RIYADH: Foreign investors can now officially be classified as Saudis under the Nitaqat Saudization program following the approval of the Ministry of Human Resources and Social Development.
This decision represents a provision within the classification system, wherein these individuals will be considered on par with citizens when calculating Saudization percentages, according to the Qiwa platform associated with the ministry, Saudi Gazette reported.
The system has outlined two categories of individuals treated as nationals within the Nitaqat program, including the children of local women married to non-Saudis and widows of residents who are not from the Kingdom.

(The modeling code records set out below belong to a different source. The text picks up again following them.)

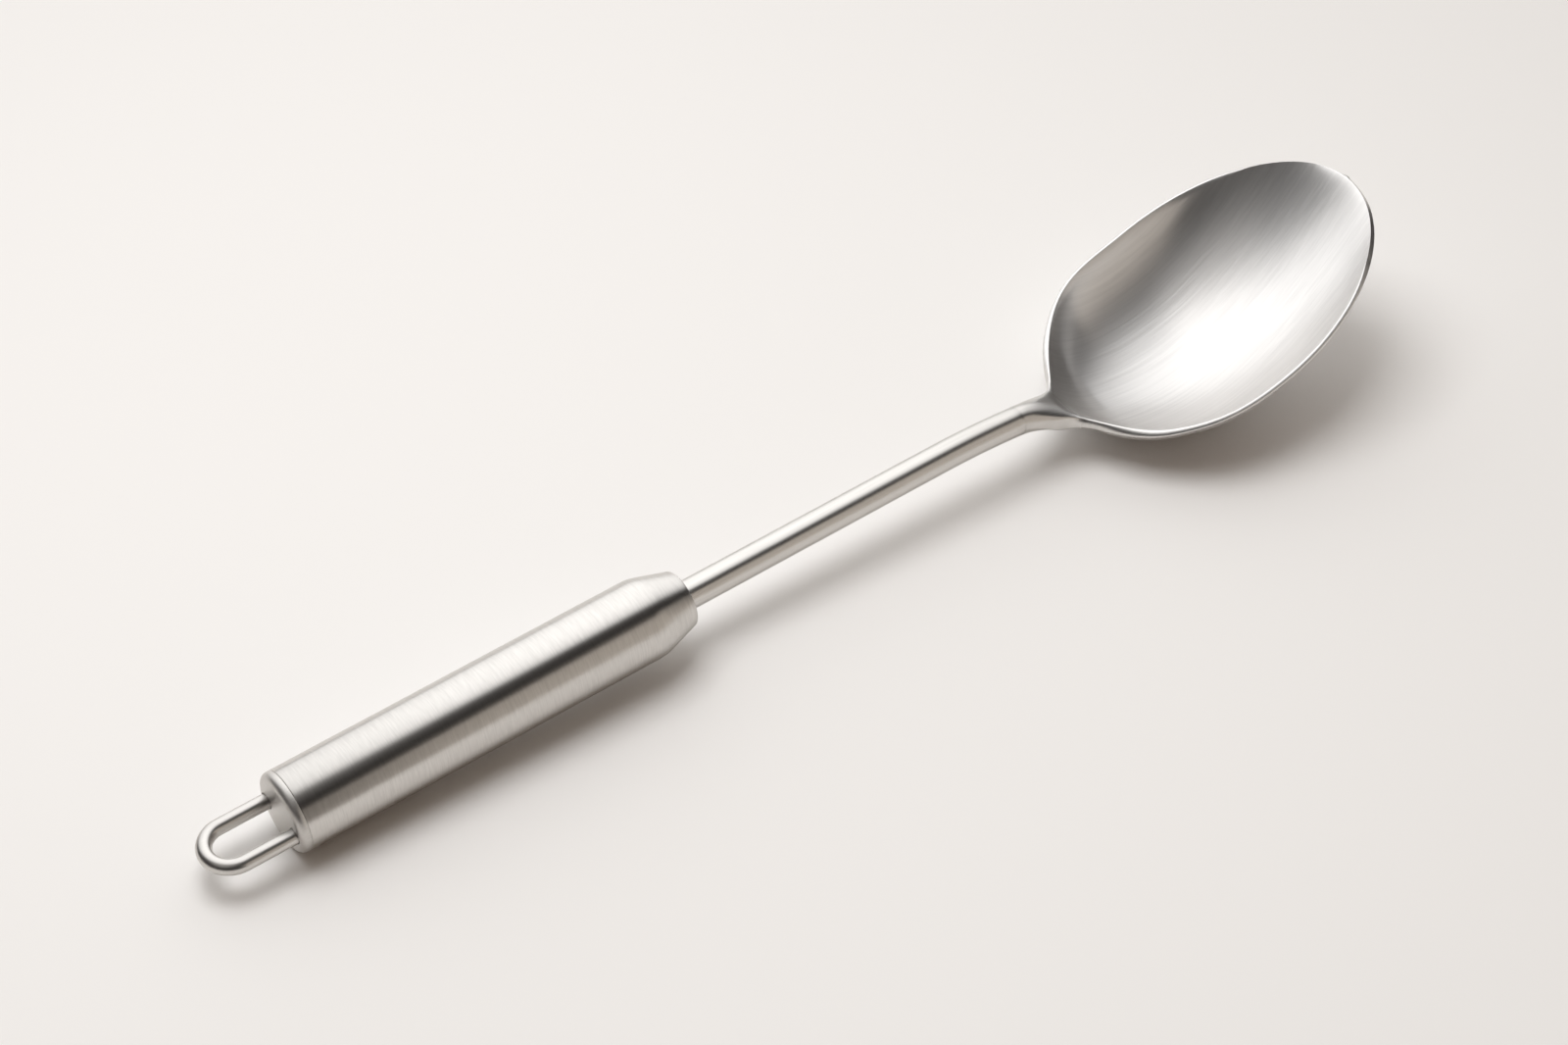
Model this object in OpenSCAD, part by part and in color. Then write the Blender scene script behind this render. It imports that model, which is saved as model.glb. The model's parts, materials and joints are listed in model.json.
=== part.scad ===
// Serving spoon in satin steel: a pressed bowl on a round shaft, a hollow
// tube handle drawn in to a cone at the front, and a turned end cap that
// holds a bent wire loop for hanging. Millimetres. The pieces are drawn
// along the handle's axis and then laid down as the spoon rests on a table.

/* [Handle tube] */
// Outside diameter of the tube
tube_d = 20; // [16:0.5:25]
// Wall of the tube
tube_wall = 0.8; // [0.5:0.1:1.2]
// Length of the straight tube, from its rear edge to the cone
tube_len = 95; // [70:1:130]
// Length of the cone that narrows the front
cone_len = 10; // [6:0.5:16]
// Length of the soft bend between the tube and the cone, on each side
crease_len = 1.6; // [0.5:0.1:3]
// Diameter of the nose at the end of the cone
nose_d = 14; // [11.6:0.1:15]
// Radius of the nose's rounded edge
nose_round = 0.7; // [0.3:0.1:0.8]

/* [Nose bush and locating disc] */
// Length of the tapered bush that closes the cone round the shaft
bush_len = 5; // [3:0.5:5.5]
// Depth of the bush's face behind the nose
bush_set = 0.5; // [0.2:0.1:1]
// Thickness of the disc that centres the shaft inside the tube
disc_t = 4; // [2:0.5:8]
// Clearance round pieces that are pushed together
push_fit = 0.04; // [0.02:0.01:0.08]

/* [End cap] */
// Height of the cap that shows behind the tube
cap_h = 2.5; // [1.5:0.1:5]
// Radius of the rounded edge of the cap
cap_round = 1.9; // [0.5:0.1:2.2]
// Length of the cap's spigot inside the tube
spigot_len = 6; // [4:0.5:10]
// Depth of the fine groove between the cap and the tube
seam_depth = 0.15; // [0.05:0.05:0.3]
// Width of the fine groove between the cap and the tube
seam_w = 0.2; // [0.1:0.05:0.3]

/* [Hanging loop] */
// Diameter of the loop's wire
wire_d = 3.8; // [3:0.1:4.4]
// Metal left between the wire's holes and the cap's spigot edge
hole_edge = 0.9; // [0.8:0.1:1.4]
// Straight length of each leg outside the cap
loop_leg = 12.2; // [8:0.1:25]
// Distance of the loop below the handle's axis
loop_drop = 1; // [0:0.1:1.4]
// Clearance round the wire in the cap's holes
wire_gap = 0.2; // [0.1:0.05:0.3]
// Wall of the retaining collars behind the cap
collar_wall = 0.8; // [0.5:0.1:0.8]
// Length of each retaining collar
collar_len = 3; // [2:0.5:5]

/* [Shaft] */
// Diameter of the round shaft
shaft_d = 7.4; // [6:0.1:8.5]
// Length of shaft inside the handle, behind the cone
shaft_in = 62; // [35:1:65]
// Straight length of shaft in front of the nose
shaft_out = 75; // [50:1:110]
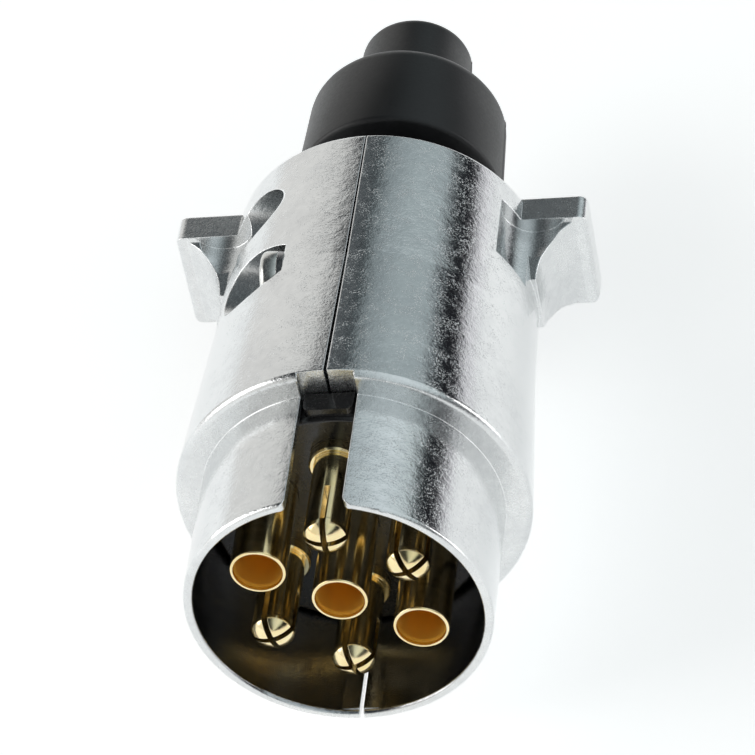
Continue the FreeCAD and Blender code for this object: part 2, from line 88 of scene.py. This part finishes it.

Saudi citizens working remotely will be treated as equal to other regular local employees.
The platform announced that individuals from displaced tribes, citizens of Gulf countries, and players or athletes from the region will be treated equally with Saudis in the calculation of Saudization percentages.
Qiwa clarified that certain expatriates will be factored in at reduced rates for Saudization calculations including Palestinians holding Egyptian passports and Baluchis, who will be counted at a rate of 0.25 of the standard expatriate proportion.
Hiring four Palestinians will equate to hiring one non-Saudi for Nitaqat calculation, provided that these categories of employees do not surpass 50 percent of the total workforce.
This adjustment also extends to individuals from Myanmar or Burmese, who will be counted at 0.25 of the regular expatriate percentage across all regions of the Kingdom.
However, Burmese nationals residing in Makkah and Madinah are exempted from this provision.
This change comes as Saudi Arabia looks to increase greater foreign direct investment into the Kingdom as part of its Vision 2030 economic diversification intiative.
Inflows to Saudi Arabia of this nature saw a 6 percent annual rise in the first nine months of 2023, the Ministry of Investment revealed in February.
Utilizing an updated approach characterized by heightened transparency and governance standards, FDI funds were shown to have reached SR52.9 billion ($14.11 billion), up from SR49.9 billion in the previous period.
These figures exclude an Aramco deal in 2022 worth SR58.1 billion, in which a consortium led by BlackRock Real Assets and Hassana Investment Co. purchased a 49 percent stake in a newly formed gas pipeline subsidiary.
In alignment with the objectives outlined in the National Investment Strategy and the Vision 2030 targets, significant legal, economic, and social reforms were implemented to stimulate FDI inflows, aiming to reach SR83 billion by 2023.
This suggests that by the third quarter of 2023, the Kingdom had attained 64 percent of this objective.